Tian et al. (2021) conducted a statistical analysis of precipitation data under different scenarios of CMIP6 in four different directions in China, and found that different models performed differently in different regions. Yang et al. (2021) showed that the results of climate models have different simulation effects for different variables in China. Li et al. (2021) demonstrated that different models in the Yangtze River Basin have different degrees of deviation in precipitation prediction. Some studies (Ahmed et al., 2019; Pour et al., 2018; Salman et al., 2018; Srinivasa Raju et al., 2017) considered performance on the study region evaluating GCM, however, they ignore the ability performance of the GCM spatial pattern.
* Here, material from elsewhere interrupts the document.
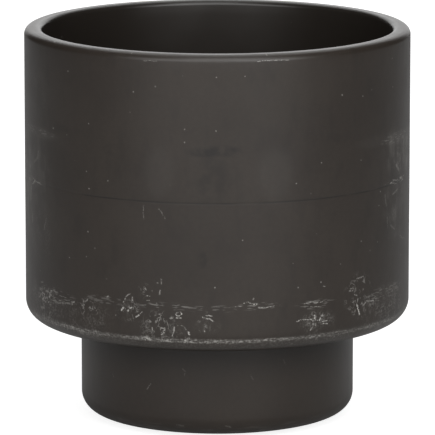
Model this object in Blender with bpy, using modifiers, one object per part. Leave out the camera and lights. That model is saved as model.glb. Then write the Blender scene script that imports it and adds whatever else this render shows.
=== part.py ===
"""An empty candle jar in dark matt ceramic.

A wide, thick-walled cup stands on a narrower hollow foot. The two are made apart and
bonded: a low boss under the cup drops inside the foot's wall and centres it. The foot
has a vent in its floor, a shallow recess underneath, and four stick-on rubber pads.

Metres, +Z up. The origin is on the jar's axis, in the plane that the pads stand on.
"""

import math

import bmesh
import bpy

# Cup: the wide upper vessel that holds the wax
CUP_DIAMETER = 0.1000
CUP_HEIGHT = 0.0762         # from its flat underside to the top of the rim
CUP_WALL = 0.0046
CUP_FLOOR = 0.0060
RIM_OUTER_ROUND = 0.0018
RIM_INNER_ROUND = 0.0013
CUP_LOWER_ROUND = 0.0050    # outside, between the wall and the underside
CUP_INNER_ROUND = 0.0050    # inside, between the wall and the floor

# Foot: the narrower hollow drum under the cup
FOOT_DIAMETER = 0.0711
FOOT_HEIGHT = 0.0245        # from its underside to the face that is bonded to the cup
FOOT_WALL = 0.0050
FOOT_FLOOR = 0.0050
FOOT_LOWER_ROUND = 0.0050
FOOT_INNER_ROUND = 0.0030
RECESS_DEPTH = 0.0015       # shallow hollow in the underside, inside the pads
VENT_DIAMETER = 0.0030      # lets air out of the hollow foot while it is fired

# Joint between the cup and the foot
BOND_LINE = 0.0003          # layer of bonding slip between the two flat faces
BOSS_HEIGHT = 0.0015
BOSS_CLEARANCE = 0.0004     # between the boss and the inside of the foot's wall

# Pads under the foot
PAD_COUNT = 4
PAD_DIAMETER = 0.0080
PAD_THICKNESS = 0.0008
PAD_CHAMFER = 0.0002        # round both faces of a pad
PAD_INSET = 0.0050          # from the outer edge of the flat land to a pad
PAD_MARGIN = 0.0015         # from a pad to the edge of the recess
PAD_GLUE = 0.0003
FIRST_PAD_DEGREES = 45.0

# Fineness of the round surfaces
TURNED_STEPS = 96
ARC_STEPS = 4
PAD_SIDES = 24
SHARP_DEGREES = 35.0
MERGE_DISTANCE = 0.00001

# Radii and levels that follow from the sizes above
CUP_RADIUS = CUP_DIAMETER / 2
CUP_BORE = CUP_RADIUS - CUP_WALL
FOOT_RADIUS = FOOT_DIAMETER / 2
FOOT_BORE = FOOT_RADIUS - FOOT_WALL
BOSS_RADIUS = FOOT_BORE - BOSS_CLEARANCE
VENT_RADIUS = VENT_DIAMETER / 2
LAND_OUTER = FOOT_RADIUS - FOOT_LOWER_ROUND
PAD_CIRCLE = LAND_OUTER - PAD_INSET - PAD_DIAMETER / 2
LAND_INNER = PAD_CIRCLE - PAD_DIAMETER / 2 - PAD_MARGIN

FOOT_BOTTOM = PAD_THICKNESS + PAD_GLUE
FOOT_TOP = FOOT_BOTTOM + FOOT_HEIGHT
CUP_BOTTOM = FOOT_TOP + BOND_LINE
RIM_TOP = CUP_BOTTOM + CUP_HEIGHT


def clear_scene():
    """Remove every object, so that the jar is built into an empty scene."""
    for old in list(bpy.data.objects):
        bpy.data.objects.remove(old, do_unlink=True)


def new_collection(name):
    """Make a collection in the scene."""
    collection = bpy.data.collections.new(name)
    bpy.context.scene.collection.children.link(collection)
    return collection


def plain_material(name, color, roughness):
    """Make a non-metallic Principled BSDF material."""
    material = bpy.data.materials.new(name)
    material.use_nodes = True
    shader = material.node_tree.nodes["Principled BSDF"]
    shader.inputs["Base Color"].default_value = (*color, 1.0)
    shader.inputs["Roughness"].default_value = roughness
    shader.inputs["Metallic"].default_value = 0.0
    material.diffuse_color = (*color, 1.0)
    return material


def arc(center, radius, start_degrees, end_degrees):
    """Points (distance from the axis, height) along an arc, both ends included."""
    points = []
    for step in range(ARC_STEPS + 1):
        share = step / ARC_STEPS
        angle = math.radians(start_degrees + share * (end_degrees - start_degrees))
        across = center[0] + radius * math.cos(angle)
        up = center[1] + radius * math.sin(angle)
        points.append((across, up))
    return points


def cup_profile():
    """Half section of the cup, from the inside floor over the rim to the boss."""
    floor = CUP_BOTTOM + CUP_FLOOR
    inner_corner = (CUP_BORE - CUP_INNER_ROUND, floor + CUP_INNER_ROUND)
    inner_rim = (CUP_BORE + RIM_INNER_ROUND, RIM_TOP - RIM_INNER_ROUND)
    outer_rim = (CUP_RADIUS - RIM_OUTER_ROUND, RIM_TOP - RIM_OUTER_ROUND)
    lower_corner = (CUP_RADIUS - CUP_LOWER_ROUND, CUP_BOTTOM + CUP_LOWER_ROUND)
    boss_bottom = CUP_BOTTOM - BOSS_HEIGHT

    points = [(0.0, floor)]
    points += arc(inner_corner, CUP_INNER_ROUND, -90, 0)
    points += arc(inner_rim, RIM_INNER_ROUND, 180, 90)
    points += arc(outer_rim, RIM_OUTER_ROUND, 90, 0)
    points += arc(lower_corner, CUP_LOWER_ROUND, 0, -90)
    points += [(BOSS_RADIUS, CUP_BOTTOM), (BOSS_RADIUS, boss_bottom), (0.0, boss_bottom)]
    return points


def foot_profile():
    """Closed half section of the foot, round its wall, its floor and its vent."""
    recess_top = FOOT_BOTTOM + RECESS_DEPTH
    floor = FOOT_BOTTOM + FOOT_FLOOR
    lower_corner = (FOOT_RADIUS - FOOT_LOWER_ROUND, FOOT_BOTTOM + FOOT_LOWER_ROUND)
    inner_corner = (FOOT_BORE - FOOT_INNER_ROUND, floor + FOOT_INNER_ROUND)

    points = [(FOOT_BORE, FOOT_TOP), (FOOT_RADIUS, FOOT_TOP)]
    points += arc(lower_corner, FOOT_LOWER_ROUND, 0, -90)
    points += [(LAND_INNER, FOOT_BOTTOM), (LAND_INNER, recess_top)]
    points += [(VENT_RADIUS, recess_top), (VENT_RADIUS, floor)]
    points += arc(inner_corner, FOOT_INNER_ROUND, -90, 0)
    return points


def apply_modifiers(piece):
    """Turn a piece's modifiers into mesh and shade it smooth between its sharp edges."""
    depsgraph = bpy.context.evaluated_depsgraph_get()
    mesh = bpy.data.meshes.new_from_object(piece.evaluated_get(depsgraph))
    mesh.name = piece.name
    mesh.shade_smooth()
    mesh.set_sharp_from_angle(angle=math.radians(SHARP_DEGREES))
    piece.modifiers.clear()
    piece.data = mesh


def add_turned(name, profile, closed, material, parts):
    """Turn a half section, drawn at +X, once round the Z axis."""
    edges = [(i, i + 1) for i in range(len(profile) - 1)]
    if closed:
        edges.append((len(profile) - 1, 0))
    mesh = bpy.data.meshes.new(name)
    mesh.from_pydata([(across, 0.0, up) for across, up in profile], edges, [])
    mesh.materials.append(material)
    piece = bpy.data.objects.new(name, mesh)
    parts.objects.link(piece)

    screw = piece.modifiers.new("turn", "SCREW")
    screw.axis = "Z"
    screw.angle = math.tau
    screw.steps = TURNED_STEPS
    screw.render_steps = TURNED_STEPS
    screw.use_merge_vertices = True
    screw.merge_threshold = MERGE_DISTANCE
    apply_modifiers(piece)
    return piece


def add_pad(name, degrees, material, parts):
    """A thin round pad on the flat land under the foot."""
    mesh = bpy.data.meshes.new(name)
    shape = bmesh.new()
    bmesh.ops.create_cone(
        shape,
        cap_ends=True,
        segments=PAD_SIDES,
        radius1=PAD_DIAMETER / 2,
        radius2=PAD_DIAMETER / 2,
        depth=PAD_THICKNESS,
    )
    shape.to_mesh(mesh)
    shape.free()
    mesh.materials.append(material)
    pad = bpy.data.objects.new(name, mesh)
    parts.objects.link(pad)

    bevel = pad.modifiers.new("edge", "BEVEL")
    bevel.width = PAD_CHAMFER
    bevel.segments = 1
    bevel.limit_method = "ANGLE"
    bevel.angle_limit = math.radians(60)
    apply_modifiers(pad)

    turn = math.radians(degrees)
    pad.location = (PAD_CIRCLE * math.cos(turn), PAD_CIRCLE * math.sin(turn), PAD_THICKNESS / 2)
    pad.rotation_euler = (0.0, 0.0, turn)
    return pad


def add_pads(material, parts):
    """The pads, evenly spaced round the foot."""
    pads = []
    for index in range(PAD_COUNT):
        degrees = FIRST_PAD_DEGREES + index * 360.0 / PAD_COUNT
        pads.append(add_pad(f"foot_pad_{index + 1}", degrees, material, parts))
    return pads


def build_jar():
    """Model the cup, the foot and the pads under one parent."""
    clear_scene()
    parts = new_collection("candle_jar")
    cup_ceramic = plain_material("cup_ceramic", (0.055, 0.051, 0.047), 0.5)
    foot_ceramic = plain_material("foot_ceramic", (0.046, 0.042, 0.039), 0.5)
    pad_rubber = plain_material("pad_rubber", (0.030, 0.030, 0.031), 0.85)

    jar = bpy.data.objects.new("jar_axis", None)
    parts.objects.link(jar)
    pieces = [
        add_turned("cup", cup_profile(), False, cup_ceramic, parts),
        add_turned("foot", foot_profile(), True, foot_ceramic, parts),
    ]
    pieces += add_pads(pad_rubber, parts)
    for piece in pieces:
        piece.parent = jar


build_jar()
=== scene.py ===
"""The look of an empty candle jar in scuffed, matt charcoal ceramic.

The cup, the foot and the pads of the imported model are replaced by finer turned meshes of
the same size. The marks on the cup and the foot are placed by the angle round the jar, in
degrees (0 faces the camera, 90 is on its right), and by the height above the cup's
underside, in millimetres.
"""

import math

import bpy
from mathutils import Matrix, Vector, noise


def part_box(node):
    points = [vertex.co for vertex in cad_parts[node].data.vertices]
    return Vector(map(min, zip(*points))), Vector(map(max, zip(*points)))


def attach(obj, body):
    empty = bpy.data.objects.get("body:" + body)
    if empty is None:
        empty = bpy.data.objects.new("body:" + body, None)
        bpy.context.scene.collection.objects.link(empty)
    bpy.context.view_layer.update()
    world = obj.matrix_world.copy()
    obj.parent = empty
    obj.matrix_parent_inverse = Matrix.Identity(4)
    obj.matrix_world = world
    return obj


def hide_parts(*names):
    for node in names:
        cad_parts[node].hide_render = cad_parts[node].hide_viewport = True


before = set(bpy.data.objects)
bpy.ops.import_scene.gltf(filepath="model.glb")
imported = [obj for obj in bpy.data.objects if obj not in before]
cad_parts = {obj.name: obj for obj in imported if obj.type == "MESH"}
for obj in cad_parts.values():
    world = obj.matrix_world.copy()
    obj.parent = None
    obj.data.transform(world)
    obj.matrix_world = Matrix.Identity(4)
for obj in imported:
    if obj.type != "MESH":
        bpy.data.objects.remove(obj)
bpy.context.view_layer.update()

MM = 0.001
BODY = "root"

# ---------------------------------------------------------------- sizes, in metres
# Overall sizes come from the imported model's parts; the smaller ones repeat the model's own.
cup_low, cup_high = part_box("cup")
foot_low, foot_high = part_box("foot")
pad_low, pad_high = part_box("foot_pad_1")

CUP_RADIUS = (cup_high.x - cup_low.x) / 2
BOSS_HEIGHT = 0.0015
CUP_BOTTOM = cup_low.z + BOSS_HEIGHT
RIM_TOP = cup_high.z
CUP_WALL = 0.0046
CUP_FLOOR = 0.0060
CUP_BORE = CUP_RADIUS - CUP_WALL
RIM_OUTER_ROUND = 0.0018
RIM_INNER_ROUND = 0.0013
CORNER_ROUND = 0.0050

FOOT_RADIUS = (foot_high.x - foot_low.x) / 2
FOOT_BOTTOM = foot_low.z
FOOT_TOP = foot_high.z
FOOT_WALL = 0.0050
FOOT_FLOOR = 0.0050
FOOT_BORE = FOOT_RADIUS - FOOT_WALL
FOOT_INNER_ROUND = 0.0030
BOSS_CLEARANCE = 0.0004     # between the boss and the inside of the foot's wall
BOSS_RADIUS = FOOT_BORE - BOSS_CLEARANCE
LAND_WIDTH = 0.0145         # of the flat ring under the foot, which carries the pads
RECESS_RADIUS = FOOT_RADIUS - CORNER_ROUND - LAND_WIDTH
RECESS_DEPTH = 0.0015
VENT_RADIUS = 0.0015

PAD_RADIUS = (pad_high.x - pad_low.x) / 2
PAD_THICKNESS = pad_high.z - pad_low.z
PAD_EDGE_ROUND = 0.0002
BOND_PARTS = 6              # of the joint's gap; one on each side of the slip stays clear

# Lines left on the cup's wall, as heights above its underside, in millimetres
CORNER_LINE = 3.4
THIN_RING = 38.7

# Unevenness of the cast surface
WOBBLE = 0.00003
WOBBLE_LENGTH = 0.018
STILL_REACH = 0.002         # nothing is moved this near the axis
GROOVE_DEPTH = 0.00002
GROOVE_HALF_WIDTH = 0.0002
GROOVE_MARGIN = 0.0003      # keeps the shading of the wall beside a groove flat
EDGE_BREAK = 0.0004

# Fineness of the turned meshes
CUP_SEGMENTS = 288
FOOT_SEGMENTS = 240
BOND_SEGMENTS = 160
PAD_SEGMENTS = 64
CORNER_STEPS = 14
INNER_CORNER_STEPS = 10
RIM_OUTER_STEPS = 12
RIM_INNER_STEPS = 10
FOOT_INNER_STEPS = 6
BOND_STEPS = 6
EDGE_STEPS = 4
BOSS_EDGE_STEPS = 3
LONGEST_SPAN = 0.0025       # between two points of an outline
LONGEST_PAD_SPAN = 0.0010
SAME_POINT = 1e-7
ON_AXIS = 1e-6
SHARP_DEGREES = 50


# ---------------------------------------------------------------- turned meshes
def arc(center, radius, start_degrees, end_degrees, steps):
    """Points (distance from the axis, height) along an arc, both ends included."""
    points = []
    for step in range(steps + 1):
        angle = math.radians(start_degrees + step / steps * (end_degrees - start_degrees))
        across = center[0] + radius * math.cos(angle)
        up = center[1] + radius * math.sin(angle)
        points.append((across, up))
    return points


def run(start, end, steps):
    """Points strictly between two ends of a straight stretch."""
    points = []
    for step in range(1, steps):
        share = step / steps
        across = start[0] + share * (end[0] - start[0])
        up = start[1] + share * (end[1] - start[1])
        points.append((across, up))
    return points


def joined(stretches, longest=LONGEST_SPAN):
    """One outline through all stretches, with points added along the long gaps."""
    outline = []
    for point in [point for stretch in stretches for point in stretch]:
        if outline:
            length = math.dist(outline[-1], point)
            if length < SAME_POINT:
                continue
            outline += run(outline[-1], point, max(1, math.ceil(length / longest)))
        outline.append(point)
    return outline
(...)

Accordingly, this study focus on the evaluation of the performance of climate variables of GCMs in historical temporal and spatial assessments. On the premise of this research, the existing research hypothesis is that part of the GCM model set based on the ability to simulate the temporal and spatial model of precipitation can be used in China. The rest of the paper is arranged as follows, Section 2 presents a brief introduction of the study area and datasets, and Section 3 presents the methodology, including the GCM performance assessment metrics and comprehensive rating metrics. Section 4 presents the results, followed by the discussion in Section 5 and conclusion in Section 6.